Activation Functions (活性化関数)

Activation Functions (活性化関数)
Why do we need non-linear activation functions?

Sigmoid Activation Function (シグモイド関数)

Given x:

$z^{[1](i)}=w^{[1]}x^{(i)}+b^{[1]}$

$a^{[1](i)}=\sigma(z^{[1](i)})$

$z^{[2](i)}=w^{[2]}x^{(i)}+b^{[2]}$

$a^{[2](i)}=\sigma(z^{[2](i)})$

We used $\sigma$ function as an activation.

The output is $0 <= \hat{y} <= 1$ so it can be used for binary classification.

$a=\frac{1}{1+e^{-z}}$

Non Linear Activation Function

$g$ could be a nonlinear function that may not be the sigmoid function.

$z^{[1](i)}=w^{[1]}x^{(i)}+b^{[1]}$

$a^{[1](i)}=g(z^{[1](i)})$

$z^{[2](i)}=w^{[2]}x^{(i)}+b^{[2]}$

$a^{[2](i)}=g(z^{[2](i)})$

tanh Activation Function

1990年代になり、活性化関数は原点を通すべきと言う考えから、標準シグモイド関数よりもそれを線形変換した tanh の方が良いと提案された Yann LeCun; Leon Bottou; Genevieve B. Orr; Klaus-Robert Muller (1998). Efficient BackProp

$a=tanh(z)=\frac{e^z-e^{-z}}{e^z+e^{-z}}$

This is a shifted version of sigmoid function
The curve crosses (0,0) and the values are between -1 and 1.
The output is $-1 <= \hat{y} <= 1$ and the tanh function is almost always strictly superior.
One of the downsides of both the sigmoid function and the tanh function is that if z is either very large or very small, then the gradient or the derivative of this function becomes very small.

Rectify Linear Unit ランプ関数

Yann LeCun やジェフリー・ヒントンらが雑誌ネイチャーに書いた論文では、2015年5月現在これが最善であるとしている。 Yann LeCun; Yoshua Bengio; Geoffrey Hinton (May 28, 2015). “Deep learning”. Nature 521 (7553): 436-444. doi:10.1038/nature14539

$a=max(0,z)$

Leaky Rectify Linear Unit ランプ関数

$a=max(0.01z, z)$

Andrew L. Maas; Awni Y. Hannun; Andrew Y. Ng (2013). Rectifier Nonlinearities Improve Neural Network Acoustic Models

Rules of Thumb

Activation function	Formula	Type of classification
$\sigma(z)$	$\frac{1}{1+e^{-z}}$	binary classification
$tanh(z)$	$\frac{e^{z}-e^{-z}}{e^{z}+e^{-z}}$
ReLU(z)	max(0,z)	Default
Leaky ReLU(z)	max(0.01z, z)	Works better than ReLU

Your neural network will often learn much faster with ReLU and Leaky ReLU activation than when using the tanh or the sigmoid activation function

Why do we need non-linear activation functions?

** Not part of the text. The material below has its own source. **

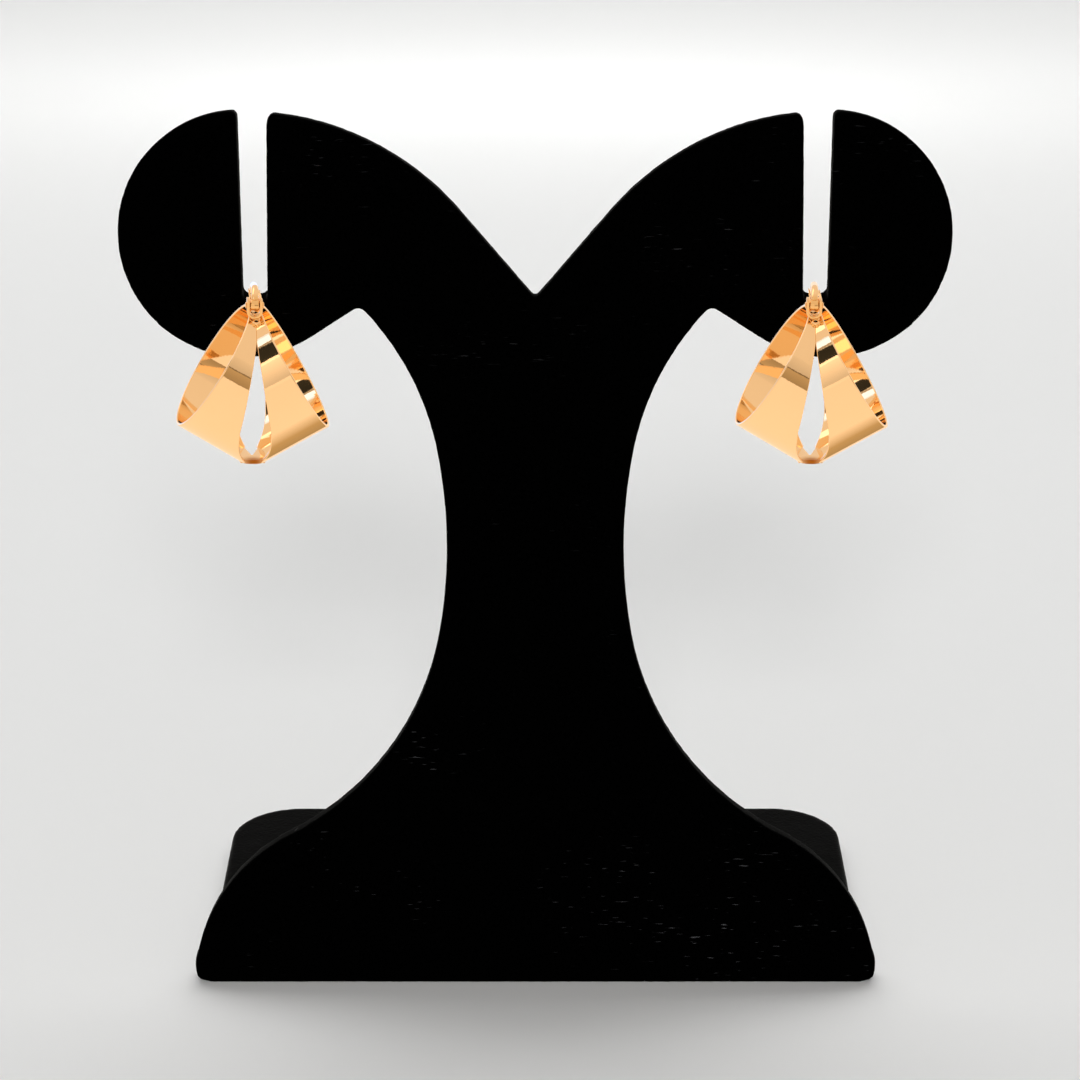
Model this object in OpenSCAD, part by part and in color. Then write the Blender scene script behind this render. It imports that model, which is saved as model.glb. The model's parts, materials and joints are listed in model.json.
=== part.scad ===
// A pair of ribbon hoop earrings on a plain upright display stand.
// X runs across the stand, Y from its front to its back, Z up from the surface it stands on.

/* [Stand] */
// Thickness of the upright board and of its front skirt
board_t = 3.4; // [2.5:0.1:4]
// Angle by which the upright leans back, in degrees
board_lean = 9; // [6:0.5:11]
// Half width of the upright at its foot
foot_half = 46; // [45:0.5:48]
// Half width of the upright at its waist
waist_half = 11.7; // [9:0.1:13]
// Height of the waist, measured up the board
waist_up = 57.6; // [55:0.5:60]
// Height of the bottom of the notch between the arms, up the board
notch_up = 90.4; // [89.6:0.1:92]

/* [Lobes] */
// Distance of each lobe's centre from the middle
lobe_out = 37.9; // [37:0.1:39]
// Height of each lobe's centre, up the board
lobe_up = 98.6; // [98:0.1:100]
// Radius of each lobe
lobe_r = 16; // [15.5:0.1:16.5]
// Distance of each slot's middle line from the middle
slot_out = 36.3; // [36:0.1:36.6]
// Width of each slot at its mouth
slot_mouth_w = 3.8; // [3.3:0.1:4.2]
// Width of each slot at its floor
slot_floor_w = 3.1; // [2.9:0.1:3.2]

/* [Base] */
// Width of the base plate
base_w = 89; // [84:0.5:91]
// Depth of the stand on the surface, from front to back
base_d = 47; // [44:0.5:60]
// Thickness of the base plate, and height of the skirt in front of it
base_t = 3.3; // [3:0.1:4]
// Radius of the two far corners of the base plate
base_corner_r = 9.5; // [4:0.5:12]

/* [Hoops] */
// Outer radius of each ribbon where it is rolled round
hoop_r = 8.9; // [8.5:0.1:8.9]
// Angle by which each ribbon's roll is tipped towards the middle, in degrees
band_tilt = 31; // [30:0.5:32]
// Distance from the hoop's centre to the rim of each ribbon, along its roll
rim_out = 6.05; // [5.9:0.05:6.2]
// Thickness of the metal sheet
sheet_t = 0.4; // [0.35:0.05:0.45]
// Width of the leaf-shaped slit between the ribbons
slit_w = 3.9; // [3:0.1:4.2]

/* [Closure] */
// Diameter of the ear wire
wire_d = 0.9; // [0.8:0.05:0.9]
// Radius of the hinge pin
pin_r = 0.28; // [0.25:0.01:0.3]
// Length of the ear wire's end that hangs down behind the board
tail_drop = 2.6; // [1.5:0.1:3.5]

/* [Hidden] */
$fn = 96;
eps = 0.01;
far = 60;

// Sides, as signs along X
left = -1;
right = 1;

// Colours
flock_black = "#101012";
gold = "#e6b877";

// Outline of the upright, in the board's own plane: across, and up from the foot
lobe_c = [lobe_out, lobe_up];
cusp = [23.1, 89.1];
arm_r = 36.5;
arm_c = [37.4, 77.9];
notch = [0, notch_up];
slot_floor_back = 91;
slot_floor_front = 89.4;
slot_top = 120;
mouth_round_r = 1.1;

// Waist of the upright: a long flat arc with a tighter arc above it and below it
waist_r = 68;
waist_span = 12.6;
waist_turn = asin(waist_span / waist_r);
neck_r_up = 37.6;
neck_r_down = 38.9;
waist_c = [waist_half + waist_r, waist_up];
flare_angle = 61.1;

// Short straight between the neck's lower arc and the foot's arc: its length, and how far it
// lies inside each of them
flare_run = 1.6;
flare_lift = 0.02;

// How far the skirt stands out past each end of the foot, and its rounded lower corners
skirt_out = 0.2;
skirt_corner_r = 1.6;

// Gap between pieces that rest against each other
seat_gap = 0.1;

// Where each hoop hangs, measured from the middle of the stand's front edge
hoop_out_left = 35.8;
hoop_out_right = 35.2;
hoop_back = 3.35;
hoop_up = 84.05;
hoop_turn_left = 7.4;
hoop_turn_right = -2.65;
hoop_tip_left = 3.1;
hoop_tip_right = 0;

// The whole is moved so that the middle of its footprint is the origin
turn_share = cos(band_tilt + hoop_tip_left) * sin(hoop_turn_left);
hoop_reach = hoop_r * sqrt(1 - turn_share * turn_share) + rim_out * turn_share;
front_y = hoop_back - hoop_reach;
middle_y = (front_y + base_d) / 2;

// Heights along the slit, from its upper tip to its foot, measured from the hoop's centre
slit_tip_up = 7.8;
slit_wide_up = -3.35;
slit_wide_down = -5.3;
slit_foot_down = -9.84;

// Solder plate at the bottom: its height and front edge, how far it laps onto the ribbons, and
// the notch in its back edge
solder_down = -9.3;
solder_front = -2.4;
solder_half_w = 1.55;
solder_lap = 0.12;
notch_front = -0.2;
notch_back = 2.7;
notch_tip = 0.08;
side_stations = [-1.4, -0.5, 0.5, 1.4, 2.1, notch_back];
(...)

LEt’s eliminate non-linear function from the formulas above: use linear activation function: $g(z)=z$

$z^{[1](i)}=w^{[1]}x^{(i)}+b^{[1]}$

$a^{[1](i)}=z^{[1](i)}$

$z^{[2](i)}=w^{[2]}x^{(i)}+b^{[2]}$

$a^{[2](i)}=z^{[2](i)}$

So,

$a^{[1]}=z^{[1]}=w^{[1]}x+b^{[1]}$

$a^{[2]}=z^{[2]}=w^{[2]}a^{[1]}+b^{[2]}$

$=w^{[2]}(w^{[1]}x+b^{[1]})+b^{[2]}$

$=(w^{[2]}w^{[1]})x+(w^{[2]}b^{[1]}+b^{[2]})$

$=w'x + b'$

If activation function is a linear function, then the output is also the linear function. So if you have a deep neural network without an activation function (with a linear activation function), it is just computing the linear activation function repeadetly. The linear functions in the hidden units are useless.

For regression problem in machine learning, you use a linear function for the output layer since $y \in \mathbb{R}$ , but the hidden layer should use the non-linear activation function such as ReLU and tanh.